The city attorney provides legal advice to city policymakers. He is not responsible for San Bernardino’s bankruptcy. In fact, he repeatedly warned city officials about San Bernardino’s dire financial situation. However, the city attorney has no vote at City Hall; nor can he veto ill-advised spending decisions made by the mayor and Common Council.

I am especially concerned at the negative impact the recall will have on San Bernardino’s financial position at this critical moment in its bankruptcy case. The prospect of San Bernardino losing its experienced and effective city attorney poses a serious risk to the city’s legal position that could cost city taxpayers millions of dollars.

When it became evident that the city would have to file for bankruptcy, City Attorney Jim Penman dutifully and competently stepped up to the plate and took charge of the bankruptcy action which had to be filed and decided in federal bankruptcy court.

Penman is one of a handful of city attorneys, indeed he is one of only a handful of California lawyers, who has studied and understands municipal bankruptcy law, which is a highly specialized field of the law.

Penman, aware that the city of Vallejo paid more than $13 million in attorney fees on its bankruptcy, retained the state’s leading bankruptcy attorney, but took prudent steps to limit taxpayer costs for that legal work.

The city attorney’s fiscal prudence has saved city taxpayers $270 per hour in outside legal fees.
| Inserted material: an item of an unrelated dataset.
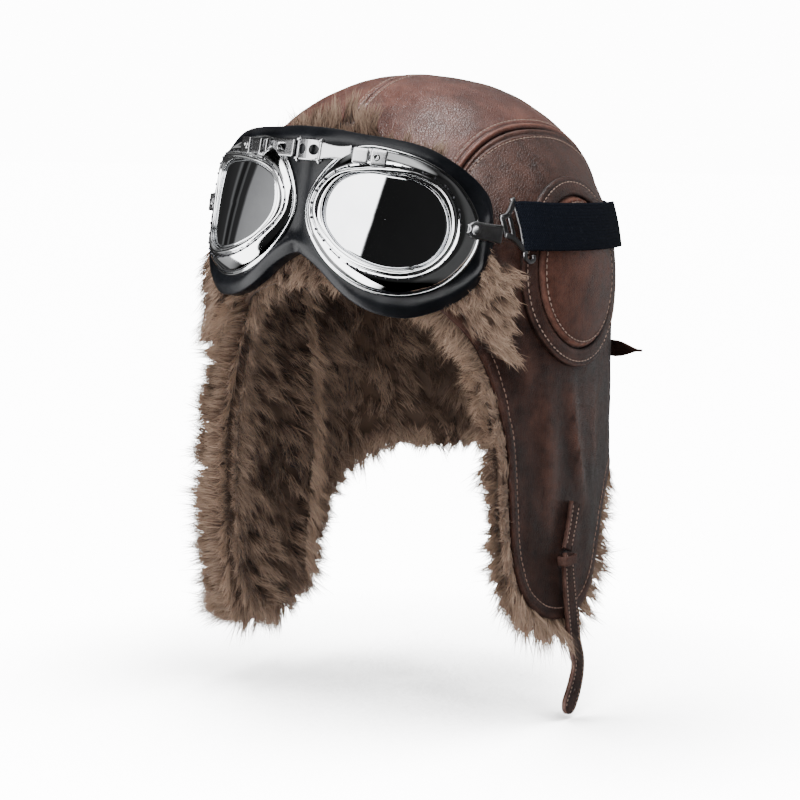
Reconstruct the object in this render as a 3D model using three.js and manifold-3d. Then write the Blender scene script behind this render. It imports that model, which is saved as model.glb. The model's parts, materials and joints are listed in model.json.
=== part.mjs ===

Whereas Vallejo paid $680 per hour for its private bankruptcy attorneys, San Bernardino is paying only $380 per hour.

But Penman did not stop there. He insisted that all routine legal work be performed by deputy city attorneys who are paid an average of $76.31 per hour — a further savings to the taxpayer of $300 per hour.

City Attorney Penman’s legal experience and sound financial management have already saved San Bernardino taxpayers millions of dollars.

The city’s legal bankruptcy team, headed by Penman, recently succeeded in defeating the efforts of the employee pension giant, CalPERS, to block San Bernardino’s acceptance into the bankruptcy court. Had the city been defeated by CalPERS the city might have dissolved. This was no small accomplishment.

Neither of the two lawyers running to replace Mr. Penman has the knowledge or experience in municipal bankruptcy law that the city needs.

Recalling Penman, the city’s strongest legal asset, and bringing in an inexperienced attorney who would have to engage in on-the-job training, would be a mistake that could cost the city millions of dollars that are needed to police San Bernardino and provide other vital city services.

Mr. Penman is a strong personality. You may or may not agree with Penman on certain issues — you may not even like him — but San Bernardino needs his legal expertise to lead the city’s legal team successfully through the bankruptcy case.

At his critical stage in the bankruptcy process, what matters most are experience and professional competence. It is not the time to gamble with San Bernardino’s financial future by electing an inexperienced replacement city attorney.

Please vote no on the recall of City Attorney Jim Penman.

John P. Wade is a retired San Bernardino Superior Court judge.